The Seoul Metropolitan Police Agency’s Sophisticated Crime Investigation Unit took over the case involving the imperial Russian navy cruiser Dmitrii Donskoi which was scuttled by her crew in a 1905 battle with Japan.
|Choi Yong-seok, CEO of Shinil Group, speaks during a press conference held in Seoul last week. Choi is now banned from leaving South Korea while claims are investigated. (Yonhap)|
What appeared to be a start-up business named Shinil announced in mid-July that it had discovered Donskoi off Ulleungdo in the East Sea, saying it was believed to contain gold bullion and coins worth 150 trillion won ($130 billion).
Stocks of Jeil Steel, in which Shinil Group’s founder has acquired a large share, jumped fivefold on the news, only to tumble a few days later.
Korea’s Financial Supervisory Service issued a statement saying that investors’ discretion is recommended regarding the treasure ship salvage project as they can “suffer great losses if they rely on rumors.”
Shinil Group is also suspected of attracting investment in its virtual currency named Shinil Gold Coin.
Another company that claimed to have found Donskoi before Shinil filed a complaint against the management of Shinil Group with the police.

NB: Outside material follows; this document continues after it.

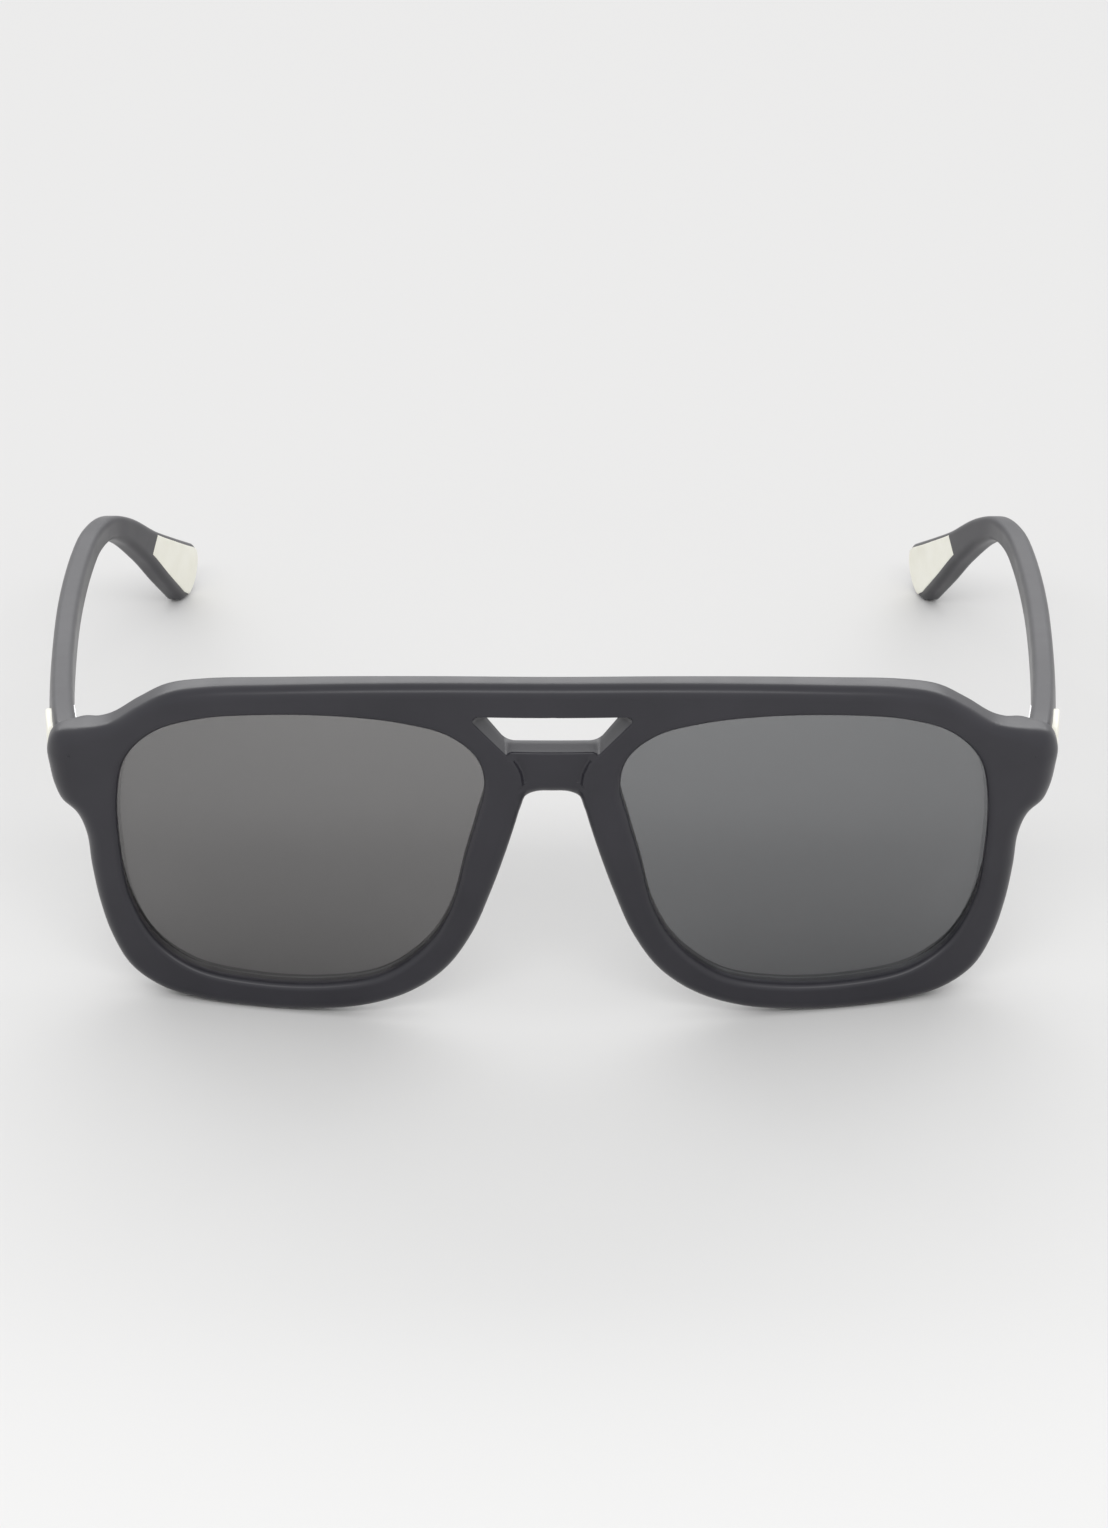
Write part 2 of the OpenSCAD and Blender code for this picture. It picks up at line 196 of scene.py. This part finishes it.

Police have banned senior executives of Shinil Group from leaving Korea, and has requested an Interpol warrant for founder of the Singaporean Shinil Group surnamed Ryu.
Police suspect that the Singaporean Shinil group is a paper company set up by the Shinil Group in Korea. Media reports showed that the Singaporean Shinil Group’s listed address belongs to another firm.
“We have received reports of losses from across the country,” said an official at the Gangseo Police Station which had investigated the case so far.
“As the case requires a more focused investigation by the Seoul Metropolitan Police Agency, we have transferred all the material to the Sophisticated Crime Investigation Unit.”